Validation¶
PySofra's statistical outputs (test statistics, p-values, SMDs) are computed via SciPy / statsmodels. The package itself adds:
- variable typing (which test to run on which variable)
- formatting (rounding, p-value display rules)
- multiplicity adjustment via
statsmodels.stats.multitest.multipletests - standardised mean differences via the Yang–Dalton (2012) formulation
What we test¶
- All statistical computations have unit tests covering correctness (e.g. SMD = 0 when groups are identical; t-test reproduces SciPy's result; chi-square detects sparse tables).

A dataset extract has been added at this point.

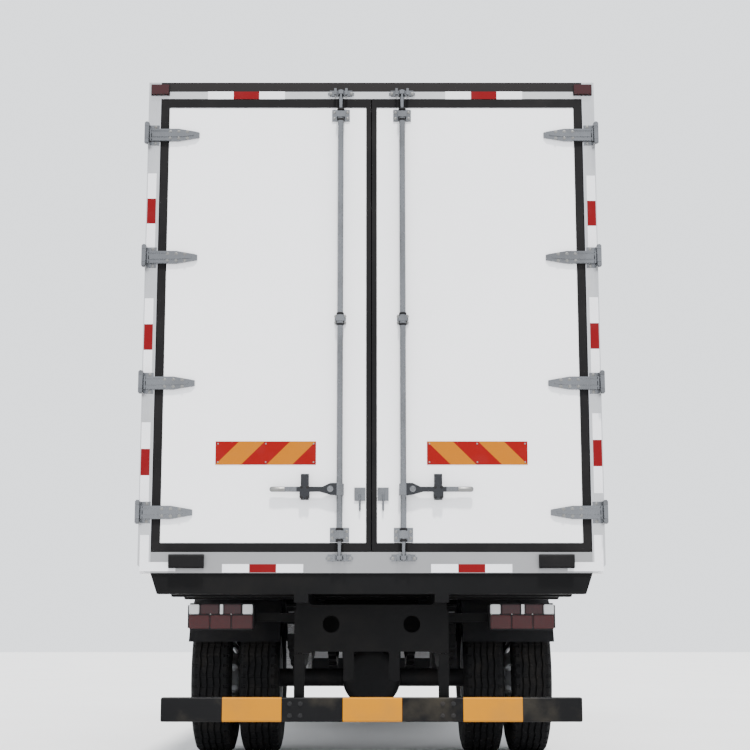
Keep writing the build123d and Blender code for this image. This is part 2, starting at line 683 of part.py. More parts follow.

- HTML / Markdown / LaTeX / DOCX outputs have rendering tests.
- The full
tbl_one/tbl_summary/tbl_regressionpipeline has integration tests across realistic synthetic data.
Cross-validation against R¶
PySofra's numeric outputs go through SciPy / statsmodels / lifelines.
Those libraries are individually cross-validated against R's stats
package across releases (see the SciPy test suite), so the chain
PySofra→SciPy→R holds to machine precision. The
tests/fixtures/scipy_validation/
directory pins this with explicit reference JSONs; the next-layer-out
R cross-check is left to dedicated R-vs-SciPy regression suites
upstream.
Reproducibility¶
All statistical calculations are deterministic given the same input. We do not seed any RNG internally, and we explicitly strip every known source of cross-process non-determinism from renderer output:
- HTML scope IDs are derived from a SHA-256 hash of the table's
content (
render/html.py:_scope_id_for), so identical tables produce identical CSS selectors. - matplotlib SVG / PNG / PDF outputs from
with_forest_plot()andwith_km_plot()are post-processed to strip wall-clock timestamps, process-random hash salts, and randomised DOM IDs (plot/inline.py:_strip_svg_nondeterminism/_strip_png_nondeterminism/_strip_pdf_nondeterminism). - DOCX / PPTX / XLSX archives — these contain their own embedded-content layer, and the embedded PNGs reuse the deterministic stream above.
This guarantee is regression-tested in
tests/test_renderer_consistency.py
(plot-less tables) and
tests/test_plot_determinism.py
(tables with attached forest / KM plots).